JSON records of objects
------------------------------------------------------------

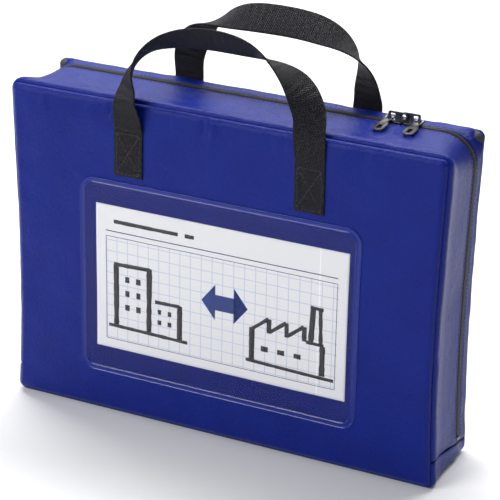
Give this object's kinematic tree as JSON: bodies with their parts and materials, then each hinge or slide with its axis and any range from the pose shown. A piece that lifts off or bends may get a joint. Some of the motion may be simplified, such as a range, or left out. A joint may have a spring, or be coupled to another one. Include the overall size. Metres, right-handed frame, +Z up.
{
  "type": "cash deposit bag",
  "caption": "Box-shaped blue tarpaulin deposit bag with a zip round the top and sides, lockable sliders, webbing handles and a clear address window.",
  "frame": {"origin": "centre of the bag's base, on the surface it stands on", "axes": "+Z up, front with the address window faces -Y, +X to the right of someone facing the front"},
  "size_m": [0.37, 0.0996, 0.3382],
  "materials": {
    "tarpaulin": "satin-gloss PVC-coated fabric",
    "core_board": "matt foamed sheet",
    "lining": "woven nylon",
    "binding": "woven tape",
    "zip_tape": "woven polyester",
    "zip_coil": "satin nylon",
    "webbing": "coarse herringbone webbing",
    "clear_film": "clear glossy PVC film",
    "card": "plain printed card",
    "black_metal": "gloss black enamel on die-cast zinc"
  },
  "bodies": {
    "bag_body": {"back_panel": "tarpaulin", "back_core_board": "core_board", "back_lining": "lining", "bottom_gusset": "tarpaulin", "base_core_board": "core_board", "base_lining": "lining", "base_seam_bindings": "binding", "back_gusset": "tarpaulin", "back_seam_binding": "binding", "zip_tape_back": "zip_tape", "zip_coil_back": "zip_coil", "zip_end_stops": "zip_coil", "back_handle_ends": "webbing", "back_handle_patches": "binding"},
    "front_flap": {"front_panel": "tarpaulin", "front_core_board": "core_board", "front_lining": "lining", "front_gusset": "tarpaulin", "front_seam_binding": "binding", "zip_tape_front": "zip_tape", "zip_coil_front": "zip_coil", "window_rim": "tarpaulin", "window_film": "clear_film", "window_end_film": "clear_film", "front_handle_ends": "webbing", "front_handle_patches": "binding"},
    "card": {"address_card": "card"},
    "front_handle": {"front_handle": "webbing"},
    "back_handle": {"back_handle": "webbing"},
    "slider_left": {"slider_left": "black_metal"},
    "slider_right": {"slider_right": "black_metal"},
    "pull_left": {"pull_left": "black_metal"},
    "pull_right": {"pull_right": "black_metal"}
  },
  "joints": [
    {"name": "flap_hinge", "type": "hinge", "parent": "bag_body", "child": "front_flap", "pos_m": [0, -0.038, 0], "axis": [1, 0, 0], "range_deg": [0, 35]},
    {"name": "slider_left_run", "type": "slide", "parent": "front_flap", "child": "slider_left", "axis": [-1, 0, 0], "range_m": [0, 0.265]},
    {"name": "slider_right_run", "type": "slide", "parent": "front_flap", "child": "slider_right", "axis": [1, 0, 0], "range_m": [0, 0.018]},
    {"name": "pull_left_lift", "type": "hinge", "parent": "slider_left", "child": "pull_left", "pos_m": [0.1133, 0.01935, 0.2725], "axis": [-1, 0, 0], "range_deg": [0, 50]},
    {"name": "pull_right_lift", "type": "hinge", "parent": "slider_right", "child": "pull_right", "pos_m": [0.1367, 0.02095, 0.2725], "axis": [-1, 0, 0], "range_deg": [0, 50]},
    {"name": "front_handle_fold", "type": "hinge", "parent": "front_flap", "child": "front_handle", "pos_m": [0, -0.042, 0.24615], "axis": [1, 0, 0], "range_deg": [0, 165]},
    {"name": "back_handle_fold", "type": "hinge", "parent": "bag_body", "child": "back_handle", "pos_m": [0, 0.042, 0.24615], "axis": [-1, 0, 0], "range_deg": [0, 165]},
    {"name": "card_slide", "type": "slide", "parent": "front_flap", "child": "card", "axis": [1, 0, 0], "range_m": [-0.005, 0.003]}
  ]
}
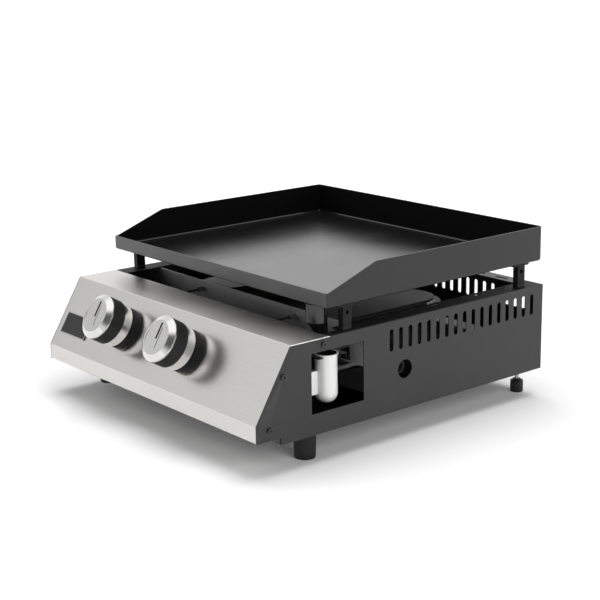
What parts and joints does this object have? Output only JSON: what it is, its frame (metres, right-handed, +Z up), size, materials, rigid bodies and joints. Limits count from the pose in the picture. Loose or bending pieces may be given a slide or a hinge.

------------------------------------------------------------

GOAL OF THE EXERCISE: Each line that contains the string "joints" counts once; report how many such lines the entries have, giving only the number.

FINISHED EXERCISE: 2